Rule 1.03 defines “substantial indemnity costs” as “costs awarded in an amount that is 1.5 times what would otherwise be awarded in accordance with Part I of Tariff A, and ‘on a substantial indemnity basis’ has a corresponding meaning”. But again, a lawyer who has been practising for 20+ years and is charging his or her client $350 per hour or less, will not be concerned with trying to get substantial indemnity costs because, on the principles laid down by Mantella and Geographic Resources, an award on a partial indemnity basis, using the Costs Subcommittee’s hourly rates, would equal the actual fees charged.

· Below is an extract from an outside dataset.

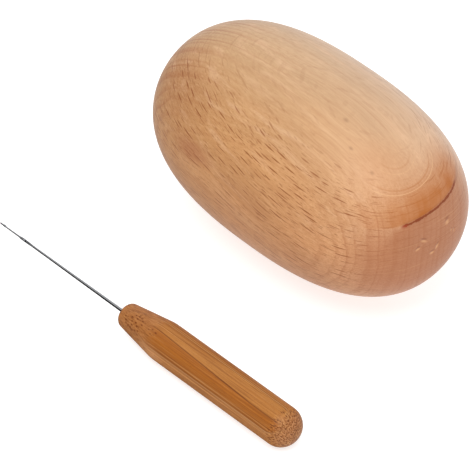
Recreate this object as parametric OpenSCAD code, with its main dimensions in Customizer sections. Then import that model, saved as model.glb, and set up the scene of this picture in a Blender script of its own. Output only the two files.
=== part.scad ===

Form 57B only asks the lawyer to specify his or her “partial indemnity” and “actual” rates. And Justice Aitken’s decision makes it clear that those are the only two rates that are relevant, the former as the basis of the calculation and the latter as the “ceiling” for an award of costs. Except as a limiting factor, the actual rate does not enter into the calculation of an appropriate partial indemnity rate at all.
In my view, Justice Aitken’s decision appropriately opts for an objective approach to costs instead of a subjective one. The Costs Subcommittee’s rates apply to all lawyers and all cases, so everyone of the same level of experience starts at the same place. The court can then adjust the rate to reflect unique features about the complexity of the proceeding, the importance of the issues or the other factors set out in Rule 57.01(1). If appropriate, the rate can be adjusted for inflation, as in First Capital. If an excessive amount of time has been spent or too many lawyers have worked on the file, those factors can be taken into account too. So long as the resulting figure for costs does not exceed what was actually charged to the client, the actual fee that a particular client has agreed to pay, whether it is extremely high or extremely low, is irrelevant.